Aux côtés de sa Diane Chasseresse (1774), Les Baisers connurent une durable descendance notamment dans la seconde moitié du XIXe siècle, période au cours de laquelle statuaires de renom ( A.E. Carrier-Belleuse) , Fabriquants de Bronzes d'art chevronnés (Denière,L.Marchand, J.Graux) concevaient leurs propres modèles au prisme de ceux élaborés par leur illustre devancier ou revisitaient pour une clientèle d'amateurs affectionnant les grands MaÏtres du XVIIIe siècle ( Clodion, Pigalle, Allegrain, Canova) des oeuvres"phares" répondant à la sensibilité de l'époque.
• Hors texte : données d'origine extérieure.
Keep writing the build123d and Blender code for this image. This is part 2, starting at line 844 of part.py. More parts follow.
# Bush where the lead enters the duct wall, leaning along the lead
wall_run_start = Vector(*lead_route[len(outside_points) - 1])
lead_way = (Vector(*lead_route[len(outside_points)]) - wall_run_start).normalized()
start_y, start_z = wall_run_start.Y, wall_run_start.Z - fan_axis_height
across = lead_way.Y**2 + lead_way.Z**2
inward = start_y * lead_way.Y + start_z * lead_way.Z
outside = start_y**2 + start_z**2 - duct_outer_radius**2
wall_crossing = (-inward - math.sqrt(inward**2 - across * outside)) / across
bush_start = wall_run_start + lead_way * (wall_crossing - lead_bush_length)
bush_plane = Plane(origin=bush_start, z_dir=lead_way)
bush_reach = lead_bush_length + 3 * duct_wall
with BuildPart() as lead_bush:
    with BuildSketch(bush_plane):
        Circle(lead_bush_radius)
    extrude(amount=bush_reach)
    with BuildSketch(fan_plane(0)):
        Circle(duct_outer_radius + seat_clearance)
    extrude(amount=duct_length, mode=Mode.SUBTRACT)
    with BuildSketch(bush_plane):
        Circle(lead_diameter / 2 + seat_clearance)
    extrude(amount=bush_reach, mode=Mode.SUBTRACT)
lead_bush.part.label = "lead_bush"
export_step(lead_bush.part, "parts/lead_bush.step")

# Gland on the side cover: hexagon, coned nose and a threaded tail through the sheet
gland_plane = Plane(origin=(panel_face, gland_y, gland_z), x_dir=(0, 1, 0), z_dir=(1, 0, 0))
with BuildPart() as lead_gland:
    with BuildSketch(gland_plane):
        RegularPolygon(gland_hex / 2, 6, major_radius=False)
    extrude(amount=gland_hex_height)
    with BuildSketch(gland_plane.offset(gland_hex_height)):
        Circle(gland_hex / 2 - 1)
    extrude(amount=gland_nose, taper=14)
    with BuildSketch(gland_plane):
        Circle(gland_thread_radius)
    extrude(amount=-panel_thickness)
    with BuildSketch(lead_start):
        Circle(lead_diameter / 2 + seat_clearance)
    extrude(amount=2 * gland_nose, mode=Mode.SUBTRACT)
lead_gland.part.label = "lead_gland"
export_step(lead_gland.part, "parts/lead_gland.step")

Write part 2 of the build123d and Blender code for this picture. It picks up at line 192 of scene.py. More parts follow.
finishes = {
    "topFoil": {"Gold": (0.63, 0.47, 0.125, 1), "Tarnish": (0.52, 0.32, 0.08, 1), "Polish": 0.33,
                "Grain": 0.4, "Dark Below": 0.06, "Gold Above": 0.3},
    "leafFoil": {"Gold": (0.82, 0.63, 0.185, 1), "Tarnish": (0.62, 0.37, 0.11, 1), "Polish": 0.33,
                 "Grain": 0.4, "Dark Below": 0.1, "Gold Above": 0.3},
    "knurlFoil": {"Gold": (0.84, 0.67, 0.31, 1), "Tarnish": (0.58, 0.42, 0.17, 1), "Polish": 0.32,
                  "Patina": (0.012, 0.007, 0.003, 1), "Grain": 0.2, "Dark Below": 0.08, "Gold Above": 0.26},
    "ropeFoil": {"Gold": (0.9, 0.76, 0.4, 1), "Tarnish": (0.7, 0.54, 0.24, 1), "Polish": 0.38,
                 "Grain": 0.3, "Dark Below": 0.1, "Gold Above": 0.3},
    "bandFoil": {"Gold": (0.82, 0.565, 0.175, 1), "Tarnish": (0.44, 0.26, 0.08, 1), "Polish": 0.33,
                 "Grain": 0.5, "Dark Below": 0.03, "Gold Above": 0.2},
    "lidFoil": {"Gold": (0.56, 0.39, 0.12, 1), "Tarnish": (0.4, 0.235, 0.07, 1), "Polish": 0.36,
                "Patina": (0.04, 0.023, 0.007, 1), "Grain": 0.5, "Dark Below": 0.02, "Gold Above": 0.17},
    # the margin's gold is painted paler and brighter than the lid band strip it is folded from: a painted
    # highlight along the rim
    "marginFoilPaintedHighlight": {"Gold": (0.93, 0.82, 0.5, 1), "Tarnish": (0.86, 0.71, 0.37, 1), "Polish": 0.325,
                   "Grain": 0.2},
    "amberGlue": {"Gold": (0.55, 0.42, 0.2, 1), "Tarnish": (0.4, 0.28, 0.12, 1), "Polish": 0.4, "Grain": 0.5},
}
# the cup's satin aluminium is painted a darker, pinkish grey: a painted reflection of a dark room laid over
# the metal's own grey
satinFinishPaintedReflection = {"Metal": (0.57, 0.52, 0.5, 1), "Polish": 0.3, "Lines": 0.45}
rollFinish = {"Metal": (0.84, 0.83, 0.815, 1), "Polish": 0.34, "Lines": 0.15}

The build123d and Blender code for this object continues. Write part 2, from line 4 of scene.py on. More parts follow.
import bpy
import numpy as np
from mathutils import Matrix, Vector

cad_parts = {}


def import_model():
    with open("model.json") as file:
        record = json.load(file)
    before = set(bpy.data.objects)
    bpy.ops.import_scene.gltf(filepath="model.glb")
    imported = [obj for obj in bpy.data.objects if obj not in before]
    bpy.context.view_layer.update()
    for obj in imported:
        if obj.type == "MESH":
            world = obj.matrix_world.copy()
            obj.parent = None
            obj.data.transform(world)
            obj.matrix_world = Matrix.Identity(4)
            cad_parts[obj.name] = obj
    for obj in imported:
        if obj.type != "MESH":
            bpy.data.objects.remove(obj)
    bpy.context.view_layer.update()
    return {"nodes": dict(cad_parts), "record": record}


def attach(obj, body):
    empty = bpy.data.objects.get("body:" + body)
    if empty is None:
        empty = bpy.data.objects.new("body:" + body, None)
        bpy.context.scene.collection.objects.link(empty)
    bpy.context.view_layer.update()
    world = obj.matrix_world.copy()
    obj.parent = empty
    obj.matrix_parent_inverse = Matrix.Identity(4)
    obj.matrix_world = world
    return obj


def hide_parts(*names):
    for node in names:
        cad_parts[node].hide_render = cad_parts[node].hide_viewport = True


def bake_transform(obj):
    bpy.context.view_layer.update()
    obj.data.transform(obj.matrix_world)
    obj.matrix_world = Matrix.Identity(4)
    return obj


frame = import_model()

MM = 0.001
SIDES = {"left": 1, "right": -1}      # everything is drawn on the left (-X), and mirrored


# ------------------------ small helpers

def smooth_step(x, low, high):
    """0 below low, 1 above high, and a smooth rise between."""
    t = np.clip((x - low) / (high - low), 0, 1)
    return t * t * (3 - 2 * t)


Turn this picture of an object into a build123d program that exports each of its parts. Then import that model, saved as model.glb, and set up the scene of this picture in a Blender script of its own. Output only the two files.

Ainsi, Le Baiser donné fut-il reproduit en divers matériaux ou intégré à des objets d'art au parti néo-Louis XVI particulièrement raffiné.
*Denis Diderot, Chanson dans le goût de la Romance, in: Oeuvres complétes. Poésies diverses, Paris, 1875,3e Partie, pp.60-62 ou in: Couvreur, Manuel, Dictionnaire de Diderot, Paris: Champion, 1999, p.103.
--------------------
Littérature en rapport: Haskell et Penny, Pour l'Amour de l'Antique, Paris, 1988;-Giacometti, Georges, Le statuaire Jean-Antione Houdon et son époque (1741-1828)- 3 volumes, Tome 3: Catalogue complet descriptif et analytique des bustes légendaires, allégoriques, de genre, ..pp. 16-17, p.67.; - Lami, Stanislas,Dictionnaire des Sculpteurs français du XVIIIe siècle, Paris, 1911.-Poulet A.L et Scherf G., Jean-Antoine Houdon, Sculpteur des Lumières, Cat. d'Exposition 2003-2004, n° 43, pp. 248-250;-Réau, Louis, Houdon.Sa vie et son Oeuvre, Paris, 2 vol. 1964, p.22, n° 54;-Tardy, La Pendule Française, 1975, tome II: De Louis XVI à nos jours, p. 255
--------
Marques et signatures: au dos, signature en creux en lettres cursives: "Houdon".
Dimensions: H.: 47 cm;-L.: 34 cm;-Pr.: 18 cm.
Matériaux: terre cuite à patine beige rosée.
Travail de qualité de la seconde moitié du XIXe siècle.
Très Bel Etat. Infimes éclats au niveau d'un pétale de la guirlande fleurie et des angles du dé de la colonne tronquée formant piédestal. Petites salissures localisées.